__Listed entries__:
☆ ☆ ☆ ☆

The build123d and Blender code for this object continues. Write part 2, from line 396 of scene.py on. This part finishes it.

☆ ☆ ☆ ☆

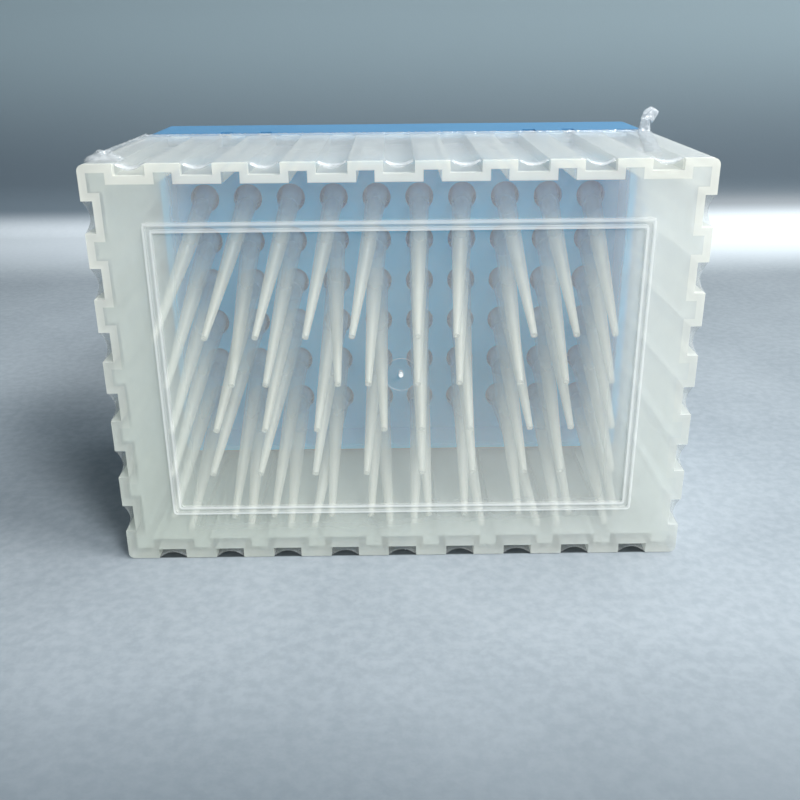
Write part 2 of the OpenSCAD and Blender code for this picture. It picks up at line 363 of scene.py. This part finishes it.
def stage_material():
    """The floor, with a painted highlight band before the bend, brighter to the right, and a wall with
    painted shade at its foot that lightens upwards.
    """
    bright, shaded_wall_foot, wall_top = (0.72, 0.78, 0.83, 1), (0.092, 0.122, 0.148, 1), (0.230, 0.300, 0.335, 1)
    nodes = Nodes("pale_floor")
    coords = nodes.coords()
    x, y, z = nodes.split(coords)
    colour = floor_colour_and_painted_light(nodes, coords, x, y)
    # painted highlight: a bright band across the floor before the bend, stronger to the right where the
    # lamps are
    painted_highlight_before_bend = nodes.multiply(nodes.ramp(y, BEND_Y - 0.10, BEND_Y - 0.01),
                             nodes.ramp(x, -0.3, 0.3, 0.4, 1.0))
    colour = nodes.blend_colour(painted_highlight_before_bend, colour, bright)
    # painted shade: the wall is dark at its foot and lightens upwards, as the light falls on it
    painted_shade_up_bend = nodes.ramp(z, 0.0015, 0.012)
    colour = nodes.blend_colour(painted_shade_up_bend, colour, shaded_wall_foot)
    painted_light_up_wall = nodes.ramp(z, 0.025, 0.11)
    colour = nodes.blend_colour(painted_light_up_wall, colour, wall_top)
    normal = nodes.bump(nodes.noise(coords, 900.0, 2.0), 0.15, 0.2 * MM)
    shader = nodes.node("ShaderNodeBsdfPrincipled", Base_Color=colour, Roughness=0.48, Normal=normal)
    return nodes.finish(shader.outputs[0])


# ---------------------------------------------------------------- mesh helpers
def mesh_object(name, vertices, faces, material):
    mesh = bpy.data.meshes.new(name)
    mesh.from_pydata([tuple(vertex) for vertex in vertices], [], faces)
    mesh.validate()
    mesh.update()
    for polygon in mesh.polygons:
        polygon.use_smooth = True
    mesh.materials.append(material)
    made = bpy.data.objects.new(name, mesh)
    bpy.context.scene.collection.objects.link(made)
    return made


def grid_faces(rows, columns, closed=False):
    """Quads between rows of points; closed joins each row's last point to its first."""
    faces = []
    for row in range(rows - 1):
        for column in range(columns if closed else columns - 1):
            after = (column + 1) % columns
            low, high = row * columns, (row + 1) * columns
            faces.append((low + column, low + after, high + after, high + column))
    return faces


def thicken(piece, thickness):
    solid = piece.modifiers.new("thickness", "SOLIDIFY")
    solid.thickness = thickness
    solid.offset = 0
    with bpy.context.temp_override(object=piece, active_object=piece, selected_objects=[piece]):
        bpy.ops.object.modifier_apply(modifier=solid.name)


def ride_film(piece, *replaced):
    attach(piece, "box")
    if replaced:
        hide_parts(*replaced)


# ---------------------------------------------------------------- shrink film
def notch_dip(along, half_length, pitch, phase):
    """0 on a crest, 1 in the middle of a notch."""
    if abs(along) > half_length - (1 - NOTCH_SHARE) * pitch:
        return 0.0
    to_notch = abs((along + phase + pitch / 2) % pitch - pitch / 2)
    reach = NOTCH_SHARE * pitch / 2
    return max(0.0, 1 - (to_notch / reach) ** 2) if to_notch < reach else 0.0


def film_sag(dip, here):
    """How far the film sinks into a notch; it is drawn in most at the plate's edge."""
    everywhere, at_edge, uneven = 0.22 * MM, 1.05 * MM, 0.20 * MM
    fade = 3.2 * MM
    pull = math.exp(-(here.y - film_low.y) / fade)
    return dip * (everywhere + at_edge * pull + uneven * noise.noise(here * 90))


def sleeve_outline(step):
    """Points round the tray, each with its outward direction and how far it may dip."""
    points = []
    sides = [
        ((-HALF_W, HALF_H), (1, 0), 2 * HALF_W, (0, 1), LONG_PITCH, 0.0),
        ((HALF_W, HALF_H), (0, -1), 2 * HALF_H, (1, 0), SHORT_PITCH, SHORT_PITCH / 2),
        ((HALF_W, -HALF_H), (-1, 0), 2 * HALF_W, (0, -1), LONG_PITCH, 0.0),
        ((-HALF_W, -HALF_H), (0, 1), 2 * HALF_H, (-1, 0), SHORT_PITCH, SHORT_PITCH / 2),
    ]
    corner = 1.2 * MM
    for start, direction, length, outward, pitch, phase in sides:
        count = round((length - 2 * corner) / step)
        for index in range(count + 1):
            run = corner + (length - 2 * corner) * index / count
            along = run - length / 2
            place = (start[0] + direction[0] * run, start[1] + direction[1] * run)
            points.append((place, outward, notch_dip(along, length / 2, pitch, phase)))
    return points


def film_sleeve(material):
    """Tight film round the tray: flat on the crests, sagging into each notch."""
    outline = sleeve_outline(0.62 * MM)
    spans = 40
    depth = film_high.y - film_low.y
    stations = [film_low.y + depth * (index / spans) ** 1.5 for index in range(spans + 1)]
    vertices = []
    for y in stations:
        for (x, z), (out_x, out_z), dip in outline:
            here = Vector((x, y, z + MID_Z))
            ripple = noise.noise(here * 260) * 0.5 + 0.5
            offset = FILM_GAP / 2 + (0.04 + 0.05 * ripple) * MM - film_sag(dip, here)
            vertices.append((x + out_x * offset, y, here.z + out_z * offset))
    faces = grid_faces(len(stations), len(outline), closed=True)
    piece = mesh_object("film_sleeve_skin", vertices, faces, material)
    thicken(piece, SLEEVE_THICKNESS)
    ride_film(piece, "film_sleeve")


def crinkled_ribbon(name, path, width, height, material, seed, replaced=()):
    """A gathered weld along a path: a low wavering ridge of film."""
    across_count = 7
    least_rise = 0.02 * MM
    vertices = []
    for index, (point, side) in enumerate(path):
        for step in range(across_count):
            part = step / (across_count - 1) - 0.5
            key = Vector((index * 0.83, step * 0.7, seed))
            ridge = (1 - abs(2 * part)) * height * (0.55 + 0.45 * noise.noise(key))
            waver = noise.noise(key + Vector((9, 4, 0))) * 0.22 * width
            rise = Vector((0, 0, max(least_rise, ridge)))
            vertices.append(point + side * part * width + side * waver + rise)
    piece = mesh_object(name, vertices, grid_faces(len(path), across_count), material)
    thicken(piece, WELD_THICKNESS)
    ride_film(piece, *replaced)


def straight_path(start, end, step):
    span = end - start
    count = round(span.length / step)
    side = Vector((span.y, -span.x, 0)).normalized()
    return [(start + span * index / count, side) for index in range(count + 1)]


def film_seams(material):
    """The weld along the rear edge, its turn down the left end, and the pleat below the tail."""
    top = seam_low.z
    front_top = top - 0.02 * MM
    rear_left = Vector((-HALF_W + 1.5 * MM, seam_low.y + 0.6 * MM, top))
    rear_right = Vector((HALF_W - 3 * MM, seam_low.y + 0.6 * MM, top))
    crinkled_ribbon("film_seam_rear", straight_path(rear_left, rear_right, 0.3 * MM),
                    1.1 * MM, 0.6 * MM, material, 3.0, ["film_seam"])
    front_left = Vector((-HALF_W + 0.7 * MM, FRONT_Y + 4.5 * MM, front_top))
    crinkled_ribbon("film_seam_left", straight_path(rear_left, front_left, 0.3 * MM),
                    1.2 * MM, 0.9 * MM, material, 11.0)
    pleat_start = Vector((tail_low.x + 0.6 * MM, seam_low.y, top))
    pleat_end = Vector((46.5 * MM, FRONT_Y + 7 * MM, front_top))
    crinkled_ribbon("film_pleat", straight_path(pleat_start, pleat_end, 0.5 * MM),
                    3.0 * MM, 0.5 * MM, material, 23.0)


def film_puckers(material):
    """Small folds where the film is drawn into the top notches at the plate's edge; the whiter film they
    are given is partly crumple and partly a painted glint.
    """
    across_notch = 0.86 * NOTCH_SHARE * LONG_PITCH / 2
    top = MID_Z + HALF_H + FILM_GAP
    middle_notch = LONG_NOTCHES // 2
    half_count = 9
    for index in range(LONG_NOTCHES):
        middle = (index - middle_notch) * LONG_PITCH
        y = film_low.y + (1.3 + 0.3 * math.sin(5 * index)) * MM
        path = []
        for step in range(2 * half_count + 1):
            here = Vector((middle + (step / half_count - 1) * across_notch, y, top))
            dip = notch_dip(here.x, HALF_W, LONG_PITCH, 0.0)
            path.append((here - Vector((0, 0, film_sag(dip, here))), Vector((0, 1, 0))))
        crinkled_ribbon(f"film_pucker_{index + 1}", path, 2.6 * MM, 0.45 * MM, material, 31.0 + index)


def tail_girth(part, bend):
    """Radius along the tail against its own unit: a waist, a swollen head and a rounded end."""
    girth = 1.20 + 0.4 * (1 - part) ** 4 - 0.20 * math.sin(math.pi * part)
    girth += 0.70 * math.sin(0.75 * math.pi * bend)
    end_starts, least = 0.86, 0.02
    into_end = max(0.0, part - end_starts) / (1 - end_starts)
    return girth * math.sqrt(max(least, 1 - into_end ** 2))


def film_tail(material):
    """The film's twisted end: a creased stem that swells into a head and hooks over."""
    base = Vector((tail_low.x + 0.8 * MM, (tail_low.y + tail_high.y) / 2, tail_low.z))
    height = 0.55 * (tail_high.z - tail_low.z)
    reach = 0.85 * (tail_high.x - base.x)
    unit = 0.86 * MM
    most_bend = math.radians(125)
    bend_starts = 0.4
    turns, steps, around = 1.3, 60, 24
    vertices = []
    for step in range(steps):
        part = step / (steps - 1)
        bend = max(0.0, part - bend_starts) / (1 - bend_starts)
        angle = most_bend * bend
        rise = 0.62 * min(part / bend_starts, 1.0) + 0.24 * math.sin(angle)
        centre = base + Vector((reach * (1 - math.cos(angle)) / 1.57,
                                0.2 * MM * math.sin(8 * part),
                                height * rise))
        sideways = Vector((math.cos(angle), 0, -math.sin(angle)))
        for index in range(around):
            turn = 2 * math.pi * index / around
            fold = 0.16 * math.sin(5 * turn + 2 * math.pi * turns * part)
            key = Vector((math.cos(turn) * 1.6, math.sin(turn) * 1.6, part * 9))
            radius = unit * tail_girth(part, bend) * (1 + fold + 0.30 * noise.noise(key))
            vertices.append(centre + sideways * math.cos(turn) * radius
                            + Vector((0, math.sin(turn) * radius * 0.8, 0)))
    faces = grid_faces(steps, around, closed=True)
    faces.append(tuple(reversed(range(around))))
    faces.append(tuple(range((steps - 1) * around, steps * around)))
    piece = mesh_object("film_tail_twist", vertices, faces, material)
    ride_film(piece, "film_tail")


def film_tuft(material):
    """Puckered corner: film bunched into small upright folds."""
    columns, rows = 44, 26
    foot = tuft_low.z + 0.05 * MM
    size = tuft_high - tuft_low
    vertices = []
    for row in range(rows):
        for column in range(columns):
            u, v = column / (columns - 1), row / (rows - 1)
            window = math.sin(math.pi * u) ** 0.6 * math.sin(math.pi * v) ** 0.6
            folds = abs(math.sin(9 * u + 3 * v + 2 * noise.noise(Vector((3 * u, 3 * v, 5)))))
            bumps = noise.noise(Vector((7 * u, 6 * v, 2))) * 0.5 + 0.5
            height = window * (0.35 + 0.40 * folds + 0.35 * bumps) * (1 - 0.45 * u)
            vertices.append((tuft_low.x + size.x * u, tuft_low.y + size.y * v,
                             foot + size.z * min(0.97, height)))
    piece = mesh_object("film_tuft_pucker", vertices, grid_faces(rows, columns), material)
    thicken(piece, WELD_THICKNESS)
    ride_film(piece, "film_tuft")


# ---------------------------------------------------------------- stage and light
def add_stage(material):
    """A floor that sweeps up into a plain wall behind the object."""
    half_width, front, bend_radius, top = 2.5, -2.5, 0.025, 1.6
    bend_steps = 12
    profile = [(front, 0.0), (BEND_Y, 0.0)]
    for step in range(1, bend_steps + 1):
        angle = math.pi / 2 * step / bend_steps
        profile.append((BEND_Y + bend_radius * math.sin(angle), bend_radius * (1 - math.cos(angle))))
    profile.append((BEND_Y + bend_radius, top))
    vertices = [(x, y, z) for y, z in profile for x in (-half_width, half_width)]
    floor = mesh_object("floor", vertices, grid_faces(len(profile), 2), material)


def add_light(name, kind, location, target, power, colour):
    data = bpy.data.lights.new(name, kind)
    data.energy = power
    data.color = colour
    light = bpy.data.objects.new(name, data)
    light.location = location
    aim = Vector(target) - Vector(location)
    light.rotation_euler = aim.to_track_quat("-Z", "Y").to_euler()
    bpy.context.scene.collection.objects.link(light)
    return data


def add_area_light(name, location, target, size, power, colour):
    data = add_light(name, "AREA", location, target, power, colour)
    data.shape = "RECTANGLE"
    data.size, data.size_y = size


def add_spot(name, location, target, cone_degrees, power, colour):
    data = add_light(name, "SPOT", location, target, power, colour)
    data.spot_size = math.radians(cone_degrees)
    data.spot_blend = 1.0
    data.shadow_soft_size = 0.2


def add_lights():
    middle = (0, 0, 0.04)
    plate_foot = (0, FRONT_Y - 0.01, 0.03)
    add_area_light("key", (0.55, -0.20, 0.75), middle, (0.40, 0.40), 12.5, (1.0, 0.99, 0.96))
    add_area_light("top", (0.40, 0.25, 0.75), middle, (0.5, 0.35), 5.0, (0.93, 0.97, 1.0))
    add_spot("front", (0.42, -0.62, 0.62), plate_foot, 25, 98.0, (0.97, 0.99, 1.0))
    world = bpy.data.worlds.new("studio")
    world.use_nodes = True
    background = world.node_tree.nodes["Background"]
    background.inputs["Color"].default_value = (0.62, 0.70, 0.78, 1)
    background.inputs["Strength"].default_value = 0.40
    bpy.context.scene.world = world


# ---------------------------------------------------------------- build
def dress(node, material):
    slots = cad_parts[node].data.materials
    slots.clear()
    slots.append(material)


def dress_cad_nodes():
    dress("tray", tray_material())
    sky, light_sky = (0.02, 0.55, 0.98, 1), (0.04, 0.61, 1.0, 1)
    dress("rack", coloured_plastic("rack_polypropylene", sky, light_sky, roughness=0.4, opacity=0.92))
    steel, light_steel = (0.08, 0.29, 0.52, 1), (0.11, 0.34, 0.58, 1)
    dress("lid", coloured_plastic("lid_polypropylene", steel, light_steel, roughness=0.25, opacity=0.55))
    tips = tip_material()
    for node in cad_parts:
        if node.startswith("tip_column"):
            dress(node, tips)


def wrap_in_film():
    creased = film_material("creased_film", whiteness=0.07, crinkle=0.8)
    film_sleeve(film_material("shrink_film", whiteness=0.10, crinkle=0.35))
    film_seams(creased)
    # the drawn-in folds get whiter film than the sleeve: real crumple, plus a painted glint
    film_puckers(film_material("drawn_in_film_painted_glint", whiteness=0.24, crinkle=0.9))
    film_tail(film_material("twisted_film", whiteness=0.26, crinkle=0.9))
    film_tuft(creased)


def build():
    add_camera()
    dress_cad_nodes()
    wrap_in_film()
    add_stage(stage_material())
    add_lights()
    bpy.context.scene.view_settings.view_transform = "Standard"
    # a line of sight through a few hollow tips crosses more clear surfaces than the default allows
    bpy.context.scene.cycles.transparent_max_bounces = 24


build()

☆ ☆ ☆ ☆

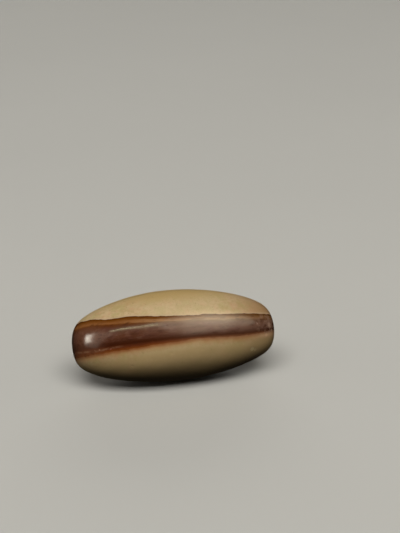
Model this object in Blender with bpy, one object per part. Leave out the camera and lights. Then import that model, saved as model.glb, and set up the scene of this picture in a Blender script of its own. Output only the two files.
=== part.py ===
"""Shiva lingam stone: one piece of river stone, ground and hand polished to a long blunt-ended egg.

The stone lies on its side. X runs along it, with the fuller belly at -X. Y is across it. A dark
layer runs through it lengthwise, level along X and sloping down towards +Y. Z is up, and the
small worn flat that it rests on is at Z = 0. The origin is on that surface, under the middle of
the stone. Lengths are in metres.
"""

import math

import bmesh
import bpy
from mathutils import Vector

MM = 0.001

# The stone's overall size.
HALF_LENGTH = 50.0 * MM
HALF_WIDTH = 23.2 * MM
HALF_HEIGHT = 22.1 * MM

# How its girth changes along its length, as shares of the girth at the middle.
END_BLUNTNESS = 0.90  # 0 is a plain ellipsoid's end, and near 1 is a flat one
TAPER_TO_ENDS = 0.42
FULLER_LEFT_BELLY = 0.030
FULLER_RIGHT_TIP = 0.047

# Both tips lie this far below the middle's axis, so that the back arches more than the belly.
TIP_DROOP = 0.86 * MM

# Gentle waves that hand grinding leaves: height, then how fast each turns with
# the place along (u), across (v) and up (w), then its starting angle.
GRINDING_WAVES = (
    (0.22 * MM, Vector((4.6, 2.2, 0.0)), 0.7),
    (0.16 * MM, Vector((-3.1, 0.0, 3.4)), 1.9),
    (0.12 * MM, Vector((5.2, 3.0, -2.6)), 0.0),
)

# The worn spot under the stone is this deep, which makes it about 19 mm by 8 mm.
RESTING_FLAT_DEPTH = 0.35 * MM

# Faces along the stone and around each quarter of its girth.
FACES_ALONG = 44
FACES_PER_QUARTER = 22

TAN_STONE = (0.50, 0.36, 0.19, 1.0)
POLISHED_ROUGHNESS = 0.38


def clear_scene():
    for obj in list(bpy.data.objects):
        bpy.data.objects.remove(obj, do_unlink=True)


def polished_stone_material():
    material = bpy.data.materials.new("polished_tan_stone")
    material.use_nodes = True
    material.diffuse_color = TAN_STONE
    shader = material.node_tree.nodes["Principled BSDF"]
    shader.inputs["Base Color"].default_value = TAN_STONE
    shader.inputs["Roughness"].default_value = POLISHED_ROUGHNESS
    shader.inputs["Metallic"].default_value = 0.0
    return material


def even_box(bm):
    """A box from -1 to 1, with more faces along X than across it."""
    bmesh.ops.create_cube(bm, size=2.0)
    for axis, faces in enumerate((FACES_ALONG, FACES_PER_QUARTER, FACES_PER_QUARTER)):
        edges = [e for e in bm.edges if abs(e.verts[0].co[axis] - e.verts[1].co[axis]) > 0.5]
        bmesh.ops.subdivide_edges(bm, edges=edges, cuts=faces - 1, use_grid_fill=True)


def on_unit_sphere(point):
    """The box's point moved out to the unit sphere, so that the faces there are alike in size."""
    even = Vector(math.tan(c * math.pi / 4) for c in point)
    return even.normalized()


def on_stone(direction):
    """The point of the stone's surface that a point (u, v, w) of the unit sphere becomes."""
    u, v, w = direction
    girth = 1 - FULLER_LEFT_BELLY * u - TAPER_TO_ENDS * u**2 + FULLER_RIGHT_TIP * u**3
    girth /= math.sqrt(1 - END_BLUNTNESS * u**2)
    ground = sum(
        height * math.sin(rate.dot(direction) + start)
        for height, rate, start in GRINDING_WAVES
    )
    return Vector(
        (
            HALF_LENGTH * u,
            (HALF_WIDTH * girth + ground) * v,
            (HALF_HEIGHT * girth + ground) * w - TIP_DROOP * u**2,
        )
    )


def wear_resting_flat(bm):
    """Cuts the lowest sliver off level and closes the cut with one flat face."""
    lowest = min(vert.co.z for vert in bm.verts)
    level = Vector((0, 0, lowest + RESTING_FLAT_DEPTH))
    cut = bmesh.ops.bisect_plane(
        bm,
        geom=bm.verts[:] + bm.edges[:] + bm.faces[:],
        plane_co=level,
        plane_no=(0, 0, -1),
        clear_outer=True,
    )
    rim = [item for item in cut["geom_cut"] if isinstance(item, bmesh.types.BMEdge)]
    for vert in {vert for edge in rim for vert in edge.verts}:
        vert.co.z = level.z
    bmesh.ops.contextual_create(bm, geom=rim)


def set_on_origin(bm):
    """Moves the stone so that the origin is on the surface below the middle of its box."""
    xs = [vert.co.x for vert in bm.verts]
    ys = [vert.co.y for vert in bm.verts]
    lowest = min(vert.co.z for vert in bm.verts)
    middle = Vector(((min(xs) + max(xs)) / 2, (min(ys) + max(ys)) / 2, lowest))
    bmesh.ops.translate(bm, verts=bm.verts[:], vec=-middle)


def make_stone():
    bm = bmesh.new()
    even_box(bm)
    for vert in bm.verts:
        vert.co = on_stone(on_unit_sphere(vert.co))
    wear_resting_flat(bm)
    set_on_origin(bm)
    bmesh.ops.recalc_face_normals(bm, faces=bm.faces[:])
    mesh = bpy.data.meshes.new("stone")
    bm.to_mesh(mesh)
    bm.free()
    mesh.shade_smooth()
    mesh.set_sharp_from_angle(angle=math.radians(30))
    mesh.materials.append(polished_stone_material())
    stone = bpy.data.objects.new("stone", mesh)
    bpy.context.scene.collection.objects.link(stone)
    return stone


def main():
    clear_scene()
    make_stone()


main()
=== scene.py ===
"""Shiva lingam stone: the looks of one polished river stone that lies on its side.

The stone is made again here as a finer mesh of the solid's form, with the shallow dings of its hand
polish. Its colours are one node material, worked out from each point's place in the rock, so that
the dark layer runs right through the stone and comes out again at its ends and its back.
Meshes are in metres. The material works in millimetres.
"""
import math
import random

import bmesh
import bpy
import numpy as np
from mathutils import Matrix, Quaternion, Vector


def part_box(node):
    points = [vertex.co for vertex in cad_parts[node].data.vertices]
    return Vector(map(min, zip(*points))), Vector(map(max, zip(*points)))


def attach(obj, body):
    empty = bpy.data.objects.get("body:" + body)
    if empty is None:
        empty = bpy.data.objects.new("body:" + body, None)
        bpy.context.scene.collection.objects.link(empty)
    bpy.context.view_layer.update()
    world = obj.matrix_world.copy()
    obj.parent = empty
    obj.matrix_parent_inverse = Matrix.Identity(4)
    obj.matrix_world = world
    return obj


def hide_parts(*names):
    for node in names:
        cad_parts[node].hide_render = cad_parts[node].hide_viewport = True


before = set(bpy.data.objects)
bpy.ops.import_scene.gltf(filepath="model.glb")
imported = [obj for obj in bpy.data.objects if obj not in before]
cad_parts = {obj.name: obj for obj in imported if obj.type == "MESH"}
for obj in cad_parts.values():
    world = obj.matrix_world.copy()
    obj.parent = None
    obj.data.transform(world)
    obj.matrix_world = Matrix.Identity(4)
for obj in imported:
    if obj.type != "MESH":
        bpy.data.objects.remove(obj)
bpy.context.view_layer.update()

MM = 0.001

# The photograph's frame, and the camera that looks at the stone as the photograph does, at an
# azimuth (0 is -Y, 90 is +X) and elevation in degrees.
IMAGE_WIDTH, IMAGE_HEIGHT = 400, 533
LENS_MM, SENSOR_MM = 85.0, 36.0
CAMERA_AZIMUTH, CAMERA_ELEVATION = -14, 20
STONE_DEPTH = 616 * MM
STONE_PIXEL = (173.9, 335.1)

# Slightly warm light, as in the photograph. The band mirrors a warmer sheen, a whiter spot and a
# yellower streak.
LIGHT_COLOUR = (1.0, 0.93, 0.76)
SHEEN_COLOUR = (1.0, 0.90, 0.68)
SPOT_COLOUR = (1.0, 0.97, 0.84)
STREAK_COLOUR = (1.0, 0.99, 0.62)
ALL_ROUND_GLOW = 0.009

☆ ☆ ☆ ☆

__To be done__:
Lines of the material that contain the word "materials" are to be gathered.

__Exercise response__:
    mesh.materials.append(material)
    slots = cad_parts[node].data.materials
    material = bpy.data.materials.new("polished_tan_stone")
    mesh.materials.append(polished_stone_material())